Observation of an Extraordinary Type V Solar Radio Burst: Nonlinear Evolution of the Electron Two-Stream Instability

TL;DR

This paper reports the observation of a unique, circularly polarized type V solar radio burst linked to electron two-stream instability and nonlinear electron firehose instability, offering new insights into solar radio emission mechanisms.

Contribution

It presents the first observation of a type V burst associated with nonlinear electron firehose instability, expanding understanding of solar radio burst processes.

Findings

Type V burst is circularly polarized, unlike U bursts.

The burst's frequency drift is slower than associated U bursts.

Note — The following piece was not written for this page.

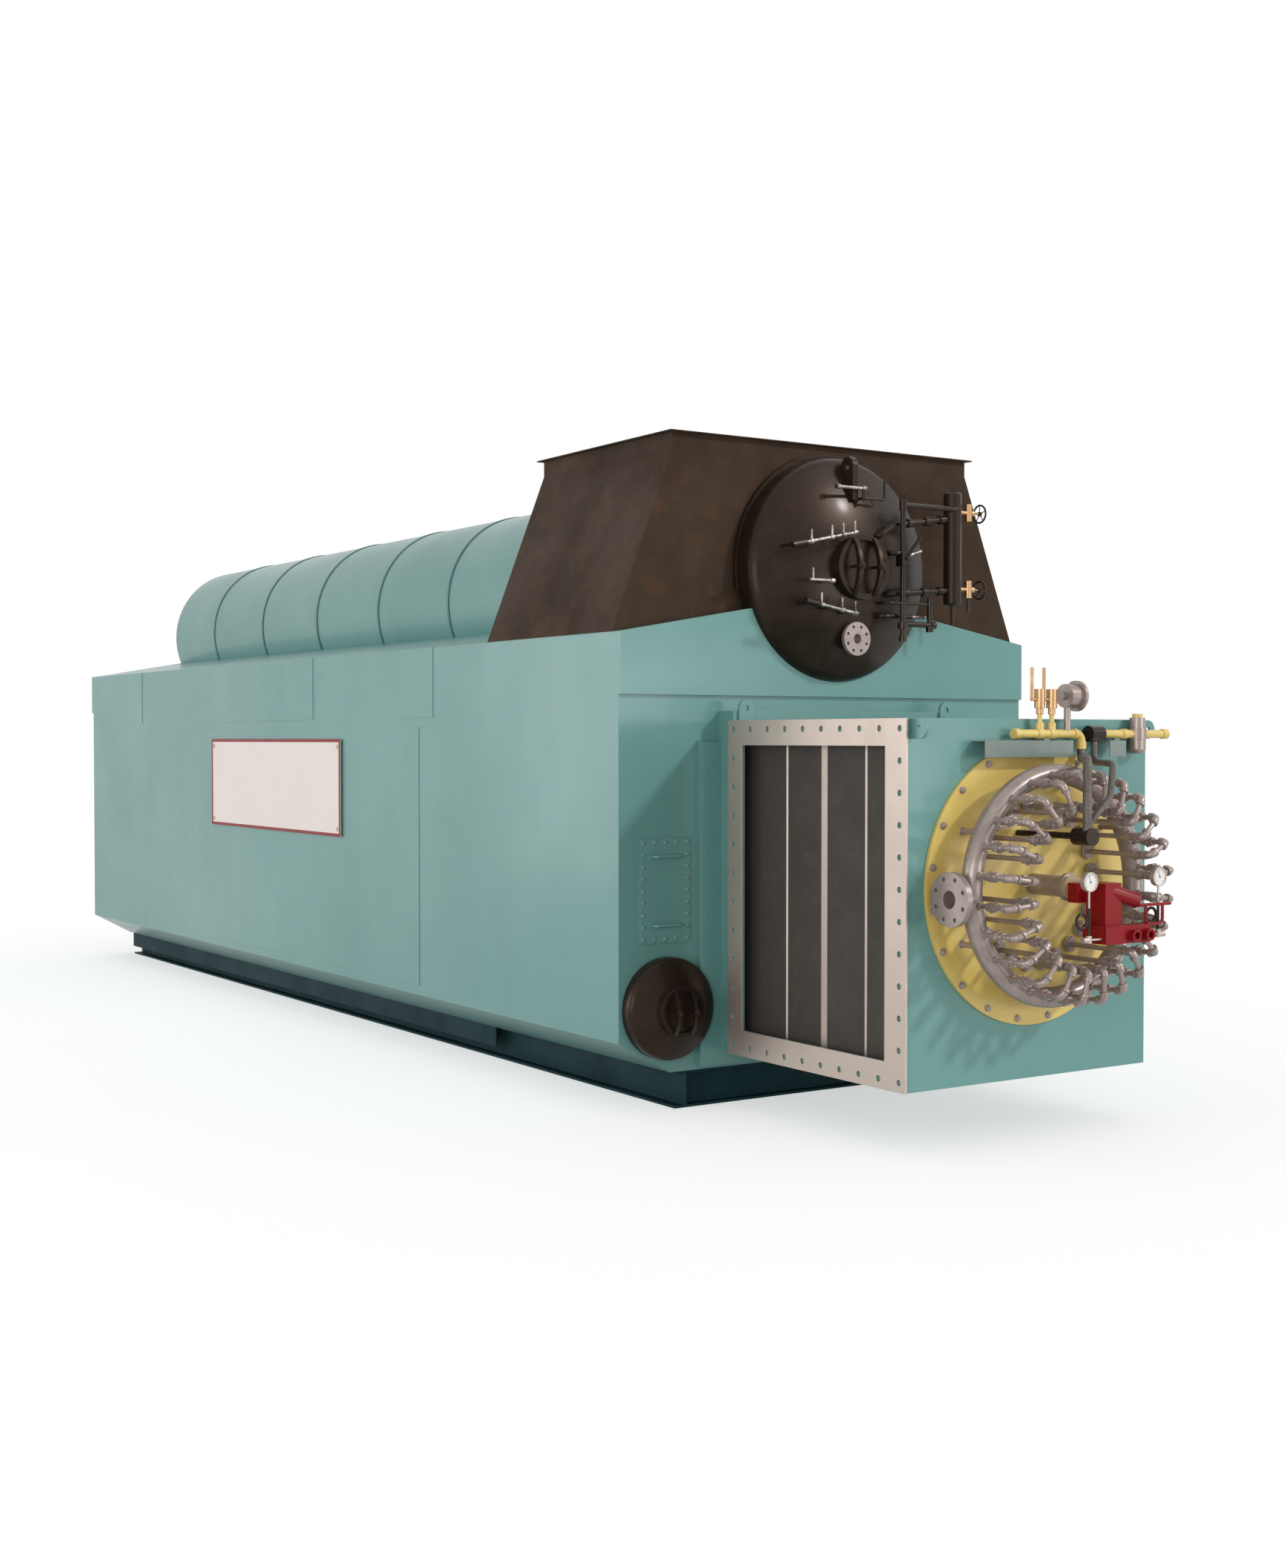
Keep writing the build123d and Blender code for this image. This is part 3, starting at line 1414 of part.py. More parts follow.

Electron firehose instability influences the emission process.

Abstract

Solar type V radio bursts are associated with type III bursts. Several processes have been proposed to interpret the association, electron distribution, and emission. We present the observation of a unique type V event observed by e-CALLISTO on 7 May 2021. The type V radio emission follows a group of U bursts. Unlike the unpolarized U bursts, the type V burst is circularly polarized, leaving room for a different emission process. Its starting edge drifts to higher frequency four times slower than the descending branch of the associated U burst. The type V processes seem to be ruled by electrons of lower energy. The observations conform to a coherent scenario where a dense electron beam drives the two-stream instability (causing type III emission) and, in the nonlinear stage, becomes unstable to another instability, previously known as the electron firehose instability (EFI). The secondary instability scatters some beam electrons into velocities perpendicular to the magnetic field and produces, after particle loss, a trapped distribution prone to electron cyclotron masering (ECM). A reduction in beaming and the formation of an isotropic halo are predicted for electron beams continuing to interplanetary space, possibly observable by Parker Solar Probe and Solar Orbiter.